Conservatives and Republicans rightly excoriated the Clintons for the corrupt relationship that the State Department enjoyed with The Clinton Foundation during Mrs. Clinton’s tenure at Foggy Bottom. Donald Trump himself, rightly, made a big deal of this during the campaign. He needs to remove himself from the appearance of corruption so that his administration isn’t hamstrung by constant accusations of corruption from a hostile media.
Furthermore, as the Cato Institute points out, these small lapses in judgment by Mr. Trump become much more legally serious once he becomes President Trump:
In the text, the Emoluments Clause prohibits any Person holding “any Office of Profit or Trust” under the Constitution from accepting “any present, Emolument, Office, or Title, of any kind whatever, from any King, Prince, or foreign State.” Immediately, it is clear that the text limits the clause to gifts from foreign governments and the officials.
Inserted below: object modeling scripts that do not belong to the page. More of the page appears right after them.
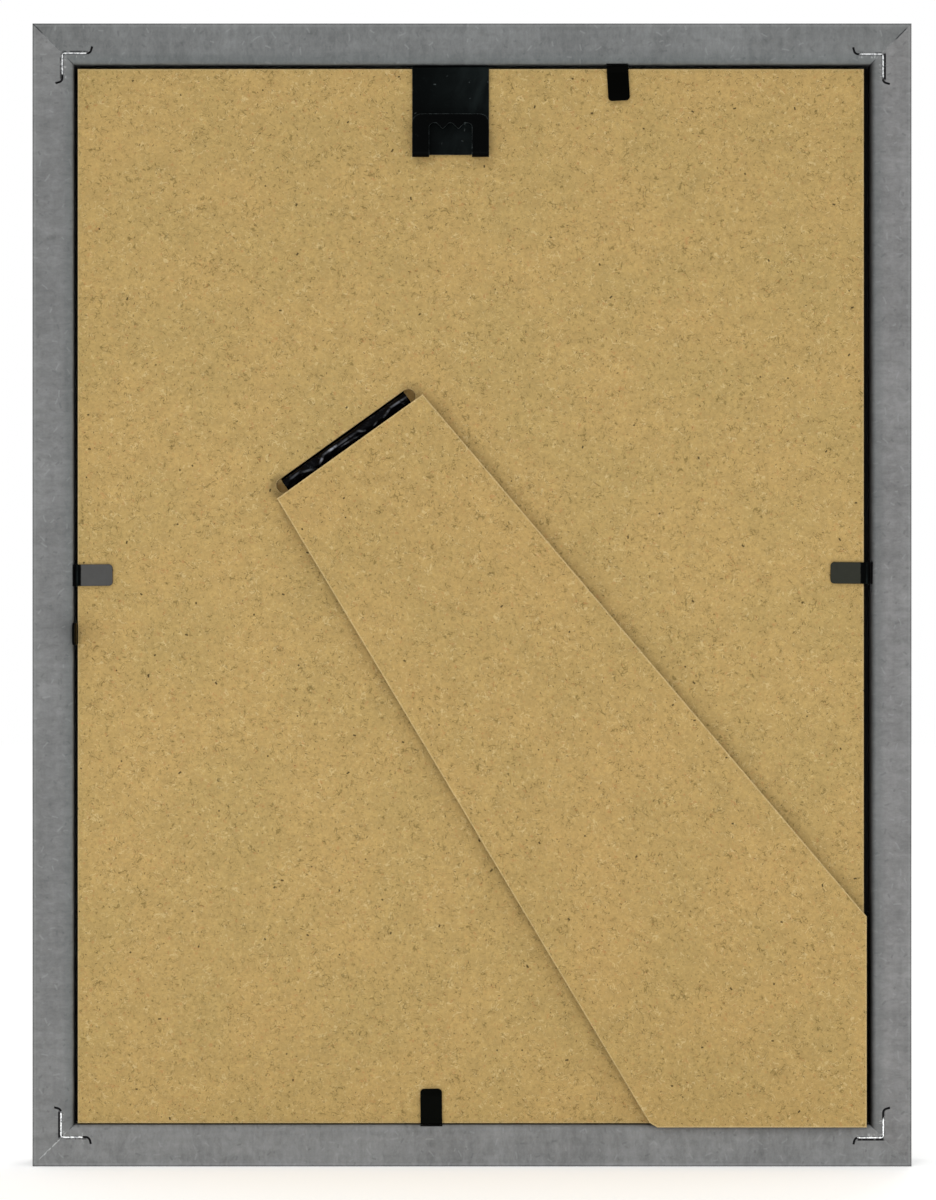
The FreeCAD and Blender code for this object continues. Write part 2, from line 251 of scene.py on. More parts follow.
hingeStrip = {
    "foot": Vector((27.93, 6.5, 164.75)) * mm,   # middle of the leg's top edge on the board
    "turnDeg": 35.6,
    "width": 34.55,
    "thickness": 0.34,
    "columns": 190,
    # along the strip: how far the roll's crest lies from the leg, and how high it stands
    "crest": [
        (-17.3, 1.55, 1.05), (-14.5, 1.75, 1.20), (-12.3, 1.70, 1.25), (-10.6, 1.20, 1.05),
        (-7.0, 1.25, 0.85), (-4.3, 1.70, 1.05), (-1.0, 1.90, 1.20), (3.1, 2.00, 1.30),
        (6.0, 1.95, 1.30), (7.4, 1.45, 1.15), (8.3, 1.00, 0.95), (10.5, 1.10, 0.95),
        (12.5, 1.85, 1.15), (15.5, 2.05, 1.20), (17.3, 1.90, 1.00),
    ],
    # the profile's (out, away) points before and after the roll, the slot's far wall and how
    # much the band waves along it, and the steps between the points
    "behindBoard": [(-2.8, 19.4), (-2.8, 11.0), (-2.8, 4.6), (-2.72, 3.25), (-2.0, 2.66)],
    "underLeg": [(0.66, 0.62), (0.44, 0.18), (0.4, -0.8), (0.4, -6.0), (0.4, -18.0)],
    "farWall": 2.62,
    "wave": 0.10,
    "steps": (2, 3, 3, 4, 3, 4, 6, 5, 5, 5, 4, 3, 3, 2),
    # small rumples: their pace along and away, a seed and their height
    "rumples": [(0.9, 1.6, 7.7, 0.09), (2.2, 3.4, 2.3, 0.04)],
    # creases: from (along, away), to (along, away), height, half width, how strong the painted
    # highlight on the ridge is
    "creases": [
        ((15.6, 1.9), (12.6, 2.0), 0.16, 0.24, 0.15),
        ((12.6, 1.7), (9.8, 0.7), 0.20, 0.24, 0.22),
        ((8.0, 0.8), (6.0, 1.9), 0.26, 0.24, 0.50),
        ((6.2, 2.0), (2.4, 1.95), 0.24, 0.24, 1.0),
        ((2.4, 1.85), (-3.6, 1.8), 0.20, 0.20, 0.20),
        ((4.0, 1.0), (1.0, 1.3), -0.22, 0.26, 0.0),
        ((1.6, 1.3), (-3.0, 0.9), 0.16, 0.20, 0.30),
        ((-0.6, 0.6), (-4.6, 1.2), -0.20, 0.24, 0.0),
        ((-3.4, 1.9), (-5.0, 1.0), 0.14, 0.22, 0.35),
        ((-7.2, 0.8), (-8.4, 1.1), 0.10, 0.20, 0.25),
        ((-10.2, 1.0), (-12.8, 1.8), 0.24, 0.22, 0.30),
        ((-12.6, 1.85), (-17.2, 1.7), 0.20, 0.20, 0.32),
        ((-13.5, 1.0), (-16.5, 0.8), -0.18, 0.24, 0.0),
        ((14.5, 0.9), (16.8, 0.8), -0.16, 0.22, 0.0),
    ],
    "creaseShare": 0.75,    # how much of its height a crease lifts the band
    "glintNarrower": 1.7,     # how much narrower the painted highlight line is than the crease
    "coat": tone(3, 3, 5),
    "paintedGlint": tone(176, 180, 190),
}


# Raw fibreboard, for the backboard and the leg

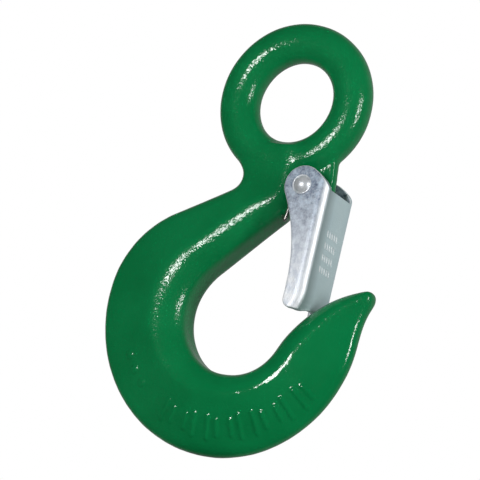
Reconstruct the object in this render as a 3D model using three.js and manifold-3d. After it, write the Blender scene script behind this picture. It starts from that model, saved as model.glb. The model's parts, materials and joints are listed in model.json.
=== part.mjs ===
// Eye hook with safety latch: a forged sling hook, the sheet-steel latch that closes its throat,
// the rivet that the latch turns on, and the double torsion spring that holds it shut.
//
// Millimetres, +Z up. X runs across the throat, with the point of the hook on the +X side, and Y
// is the thickness direction. The outlines are drawn from the centre of the eye, and at the end
// everything is lowered so that the origin is the bearing point of the eye, the middle of its top
// inside. In every flat outline the first coordinate is X and the second is Z, and angles are in
// degrees from +X towards +Z.
import * as THREE from "three";
import { mergeVertices } from "three/addons/utils/BufferGeometryUtils.js";
import Module from "manifold-3d";

// Clearance between neighbouring pieces, and how far a cutter reaches past what it cuts.
const GAP = 0.3;
const OVERCUT = 1;

const GREEN_ENAMEL = { color: 0x0f6b3c, roughness: 0.35, metalness: 0 };
const ZINC_SHEET = { color: 0xb4bcc6, roughness: 0.4, metalness: 1 };
const RIVET_STEEL = { color: 0xd2d4d6, roughness: 0.25, metalness: 1 };
const SPRING_WIRE = { color: 0x8a8f94, roughness: 0.3, metalness: 1 };

// Eye: a ring of round stock. An odd number of facets round the stock puts a flat one on the
// bearing line, and the number round the ring centres one at its top.
const EYE_BORE = 25;
const EYE_STOCK = 12;
const EYE_RADIUS = (EYE_BORE + EYE_STOCK) / 2;
const STOCK_FACETS = 25;
const RING_FACETS = 70;

// Inner outline of the forging, from the neck round the bowl to the point.
const NECK_X = 9.3;
const NECK_TOP_Z = -14.2;
const NECK_BEND = { x: -2.7, z: -28.4, radius: 12, from: 0, to: -45 };
const BOWL_BACK = { x: 2.4, z: -66.9, radius: 18.1, from: 135, to: 277.5 };
const BOWL_FRONT = { x: 2.8, z: -70.6, radius: 14.4, from: 277.5, to: 340 };
const THROAT = { x: 49.75, z: -87.8, radius: 35.6, from: 160, to: 105.2 };

// Outer outline of the forging, from the neck round the back and the belly to the point.
const NECK_FILLET = { x: -15.2, z: -25.3, radius: 4.8, from: 60, to: -62 };
const SHOULDER = { x: -14, z: -65, radius: 30.3, from: 115, to: 180 };
const BACK = { x: 1, z: -65, radius: 45.3, from: 180, to: 275 };
const BELLY = { x: 1, z: -70.8, radius: 39.5, from: 275, to: 345 };
const BELLY_FRONT = { ...BELLY, from: 345, to: 360 };
const POINT_HOLLOW = { x: 76.5, z: -68, radius: 36, from: 180, to: 162 };

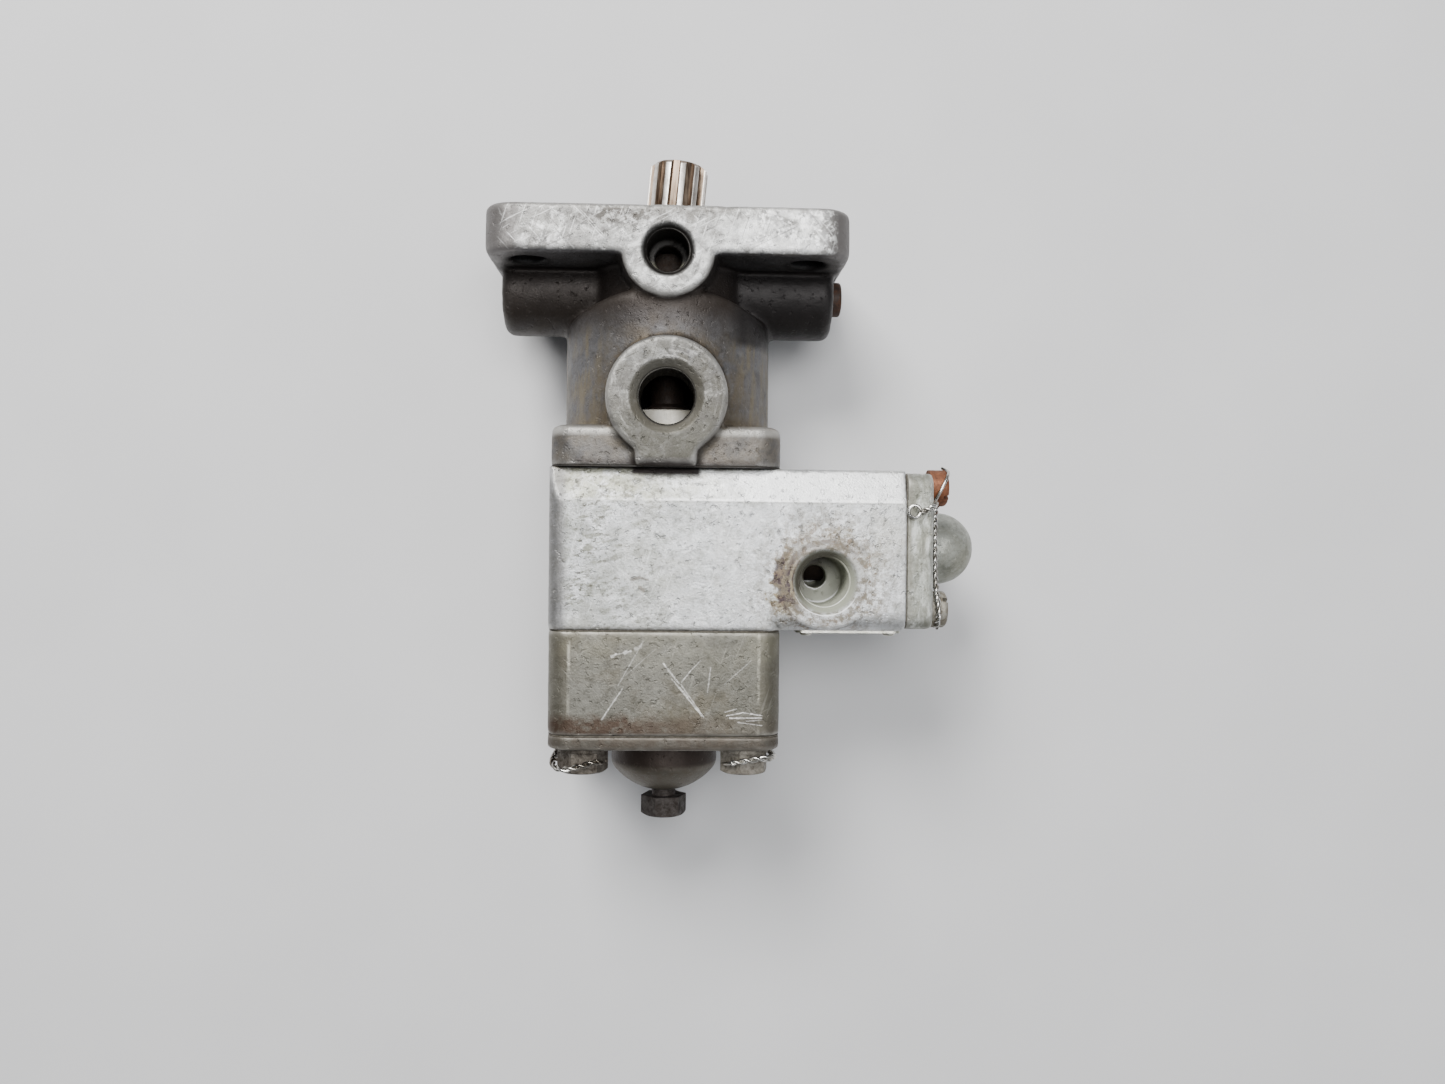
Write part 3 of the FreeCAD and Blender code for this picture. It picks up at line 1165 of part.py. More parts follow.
def relief_spring():
    """Coil spring between the relief poppet and its button."""
    return helix_spring(
        BUTTON_TOP_Y, SEAT_BOTTOM_Y - CONTACT_GAP - POPPET_FACE_THICK,
        RELIEF_SPRING_R, RELIEF_SPRING_WIRE_R, RELIEF_SPRING_TURNS,
    )


def relief_spring_button():
    """Button that the adjusting screw pushes up against the relief spring."""
    bottom = BUTTON_TOP_Y - BUTTON_THICK
    button = turned_y([
        (0, bottom), (BUTTON_R - 0.8, bottom), (BUTTON_R, bottom + 0.8), (BUTTON_R, BUTTON_TOP_Y),
        (RELIEF_SPRING_R - 1.6, BUTTON_TOP_Y), (RELIEF_SPRING_R - 2.0, BUTTON_TOP_Y + 2.5),
        (0, BUTTON_TOP_Y + 2.5),
    ])
    return button


def adjusting_screw():
    """Hex head screw that sets the relief pressure."""
    head = hex_head_down(SCREW_HEAD_TOP_Y, SCREW_HEAD_BOTTOM_Y, SCREW_HEAD_ACROSS_FLATS, 0, 0)
    head.rotate(ORIGIN, Y_AXIS, SCREW_HEAD_TURN_DEG)
    low_y = SCREW_HEAD_TOP_Y - 0.5
    high_y = BUTTON_TOP_Y - BUTTON_THICK - CONTACT_GAP
    point = 1.2
    shank = turned_y([
        (0, low_y), (SCREW_R, low_y), (SCREW_R, high_y - point), (SCREW_R - point, high_y), (0, high_y),
    ])
    return joined([head, shank])


def screw_packing():
    """O-ring that seals the adjusting screw in the cover."""
    return Part.makeTorus(
        SCREW_R + RUNNING_GAP + PACKING_WIRE_R, PACKING_WIRE_R, Vector(0, PACKING_Y, 0), Y_AXIS
    )


def locating_dowels():
    """The dowels that line up the three blocks, a little short of their holes."""
    half = DOWEL_HALF_LONG - 0.2
    return [
        rod_y(level - half, level + half, DOWEL_R, x)
        for level in (COLLAR_BOTTOM_Y, BLOCK_BOTTOM_Y)
        for x in (DOWEL_AT_X, -DOWEL_AT_X)
    ]


def save(name, solids):
    """Write one node's solid, or its group of separate solids, to its STEP file."""
    if not isinstance(solids, list):
        solids = [solids]
    bodies = [body for solid in solids for body in solid.Solids]
    shape = bodies[0] if len(bodies) == 1 else Part.makeCompound(bodies)
    shape.exportStep("parts/" + name + ".step")


NODES = {
    "drive_housing": drive_housing(),
    "pump_block": pump_block(),
    "relief_housing": relief_housing(),
    "relief_cover": relief_cover(),
    "regulator_cover": regulator_cover(),
    "housing_gasket": stack_gasket(COLLAR_BOTTOM_Y, COLLAR_CORNER, PUMP_BORE_R, True),
    "block_gasket": stack_gasket(BLOCK_BOTTOM_Y, RELIEF_CORNER, DISCHARGE_R, True),
    "relief_gasket": stack_gasket(RELIEF_BOTTOM_Y, COVER_CORNER, RELIEF_BORE_R, False),
    "regulator_gasket": regulator_gasket(),
    "through_bolts": through_bolts(),
    "bolt_washers": bolt_washers(),
    "regulator_screws": regulator_screws(),
    "lockwire_right": bolt_lockwire(1),
    "lockwire_left": bolt_lockwire(-1),
    "lockwire_side": side_lockwire(),
    "drain_plug_right": drain_plug(1, PLUG_RIGHT_PROUD),
    "drain_plug_left": drain_plug(-1, -PLUG_LEFT_SUNK),
    "data_plate": data_plate(),
    "plate_rivets": plate_rivets(),
    "drive_coupling": drive_coupling(),
    "coupling_pin": coupling_pin(),
    "rotor_shaft": rotor_shaft(),
    "rotor_key": key_block(0.0),
    "bearing_outer_race": bearing_outer_race(),
    "bearing_inner_race": bearing_inner_race(),
    "bearing_balls": bearing_balls(),
    "bearing_cage": bearing_cage(),
    "shaft_seal_case": shaft_seal_case(),
    "shaft_seal_lip": shaft_seal_lip(),
    "seal_spring": seal_spring_ring(0.0),
    "seal_retaining_ring": seal_retaining_ring(),
    "inner_rotor": inner_rotor(),
    "outer_rotor": outer_rotor(),
    "eccentric_ring": eccentric_ring(),
    "port_plate_upper": port_plate_upper(),
    "port_plate_lower": port_plate_lower(),
    "shaft_bush_upper": ring_y(
        PLATE_FLANGE_BOTTOM_Y, UPPER_HUB_TOP_Y - 0.5, SHAFT_JOURNAL_R + RUNNING_GAP, BUSH_R
    ),
    "shaft_bush_lower": ring_y(LOWER_PLATE_BOTTOM_Y, ROTOR_BOTTOM_Y, SHAFT_JOURNAL_R + RUNNING_GAP, BUSH_R),
    "rotor_set_pin": set_pin_hole(),
    "locating_dowels": locating_dowels(),
    "regulator_sleeve": regulator_sleeve(),
    "regulator_piston": regulator_piston(),
    "regulator_spring": regulator_spring(),
    "regulator_spring_seat": regulator_spring_seat(),
    "relief_seat": relief_seat(),
    "relief_poppet": relief_poppet(),
    "relief_spring": relief_spring(),
    "relief_spring_button": relief_spring_button(),
    "adjusting_screw": adjusting_screw(),
    "screw_packing": screw_packing(),
}

os.makedirs("parts", exist_ok=True)
for node_name, node_shape in NODES.items():
    save(node_name, node_shape)
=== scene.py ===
"""Looks of the rotary pump: weathered castings, threaded ports, twisted safety wire and worn steel."""
import json
import math

import bpy
import numpy as np
from mathutils import Matrix, Vector
from mathutils.bvhtree import BVHTree


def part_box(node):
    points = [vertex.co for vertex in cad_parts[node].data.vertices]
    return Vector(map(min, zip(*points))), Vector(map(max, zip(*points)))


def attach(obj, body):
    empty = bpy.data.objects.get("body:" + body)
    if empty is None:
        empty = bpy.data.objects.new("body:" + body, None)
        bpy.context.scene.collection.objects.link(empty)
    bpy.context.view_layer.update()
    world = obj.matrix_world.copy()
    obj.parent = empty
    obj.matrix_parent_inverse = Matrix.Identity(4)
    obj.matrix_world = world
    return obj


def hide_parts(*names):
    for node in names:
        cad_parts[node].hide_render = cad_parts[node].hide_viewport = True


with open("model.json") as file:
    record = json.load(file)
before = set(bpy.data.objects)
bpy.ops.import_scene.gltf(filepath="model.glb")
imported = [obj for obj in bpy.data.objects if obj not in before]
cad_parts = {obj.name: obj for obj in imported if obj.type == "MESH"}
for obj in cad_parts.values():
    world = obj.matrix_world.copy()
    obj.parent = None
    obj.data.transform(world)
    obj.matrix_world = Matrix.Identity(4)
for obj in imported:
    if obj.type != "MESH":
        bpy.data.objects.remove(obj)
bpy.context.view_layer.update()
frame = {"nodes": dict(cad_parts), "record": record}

MM = 0.001
NODES = frame["nodes"]
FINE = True

# ---- places from the frame, in millimetres ----


def box_mm(*nodes):
    """The low and high corners of CAD nodes."""
    low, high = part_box(*nodes)
    return Vector(low) / MM, Vector(high) / MM


HOUSING_LOW, HOUSING_HIGH = box_mm("drive_housing")
BLOCK_LOW, BLOCK_HIGH = box_mm("pump_block")
RELIEF_LOW, RELIEF_HIGH = box_mm("relief_housing")
COVER_LOW, COVER_HIGH = box_mm("regulator_cover")
SCREWS_LOW, SCREWS_HIGH = box_mm("regulator_screws")
BOLTS_LOW, BOLTS_HIGH = box_mm("through_bolts")
MOUNTS = {mount["name"]: mount for mount in frame["record"]["mounts"]}
INLET, OUTLET, DRAIN = (
    Vector(MOUNTS[port]["pos_m"]) / MM for port in ("inlet_port", "outlet_port", "drain_port")
)
HOLES = [MOUNTS["mounting_bolts"]["dims"][key] for key in ("spacing_x_mm", "spacing_y_mm")]
FRONT_Z = BLOCK_HIGH.z
REGULATOR_Y = (SCREWS_LOW.y + SCREWS_HIGH.y) / 2
SCREW_HEAD_R = 4.65          # radius of a side cover screw's head
SCREW_Z = 20.0
UPPER_SCREW_Y = SCREWS_HIGH.y - SCREW_HEAD_R
LOWER_SCREW_Y = SCREWS_LOW.y + SCREW_HEAD_R


# ---- vectorised noise for surface relief ----

HASH_FACTORS = (73856093, 19349663, 83492791, 2654435761, 1274126177)    # large odd numbers that mix well


def hashed(cells, seed):
    """A number from -1 to 1 for each integer cell, always the same for the same seed."""
    first, second, third, of_seed, last = HASH_FACTORS
    mixed = (cells[:, 0] * first) ^ (cells[:, 1] * second) ^ (cells[:, 2] * third) ^ (seed * of_seed)
    mixed = (mixed ^ (mixed >> 13)) * last
    mixed = (mixed ^ (mixed >> 16)) & 0xFFFFFF
    return mixed / float(0x7FFFFF) - 1.0


def value_noise(points, size, seed):
    """Smooth noise from -1 to 1 with features of the given size, at points in the same unit."""
    scaled = points / size
    base = np.floor(scaled).astype(np.int64)
    part = scaled - base
    part = part * part * (3 - 2 * part)
    total = np.zeros(len(points))
    for corner in range(8):
        step = np.array([corner & 1, (corner >> 1) & 1, (corner >> 2) & 1])
        weight = np.prod(np.where(step == 1, part, 1 - part), axis=1)
        total += weight * hashed(base + step, seed)
    return total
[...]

The original public meaning of the clause also confirms this interpretation. Foreign kings and princes once gave lavish presents to American officials, for example, a diamond-studded snuff box given to Benjamin Franklin (then ambassador to France) by Louis XVI. The Framers were concerned that these gifts would corrupt our officials, and so they prohibited them.
The next relevant consideration is whether, if Trump’s businesses receive a “gift” from a foreign government, Trump himself may be violating the Emoluments Clause. There is certainly an argument for this, since he benefits from the gift, even if only by increasing the value of his brand and stock holdings.
Finally, what sort of things would be a “gift” from a foreign state? According to one report, Trump has already asked Mauricio Macri, the Argentine president, whether he would help with permitting issues that are holding up the construction of a major office building in Buenos Aires.
If such a deal was made, would the permit be a “gift” from a foreign state? Very likely. Valuable gifts from members of foreign governments need not come in the form of diamond-studded snuff boxes, they can certainly be building permits worth several millions of dollars.
Given how much Trump values his business empire and reputation the temptation to utilize his public position, even innocently, to affect this private empire will be immense. He should remove that temptation.
Furthermore, Mr. Trump has shown that he values the counsel of those close to him and above all that of his children. He should not deprive himself of the advice of a gifted woman like Ivanka or close confidants like Eric and Donald Jr. Their positions at the head of the Trump Empire would require that they be excluded from his Presidential inner circle. Mr. Trump deserves the counselors he wants to help him achieve the goals he has laid out.
Mr. Trump should put his assets in a blind trust for the duration of his administration. For the good of his businesses, for the good of the country and for the good of himself.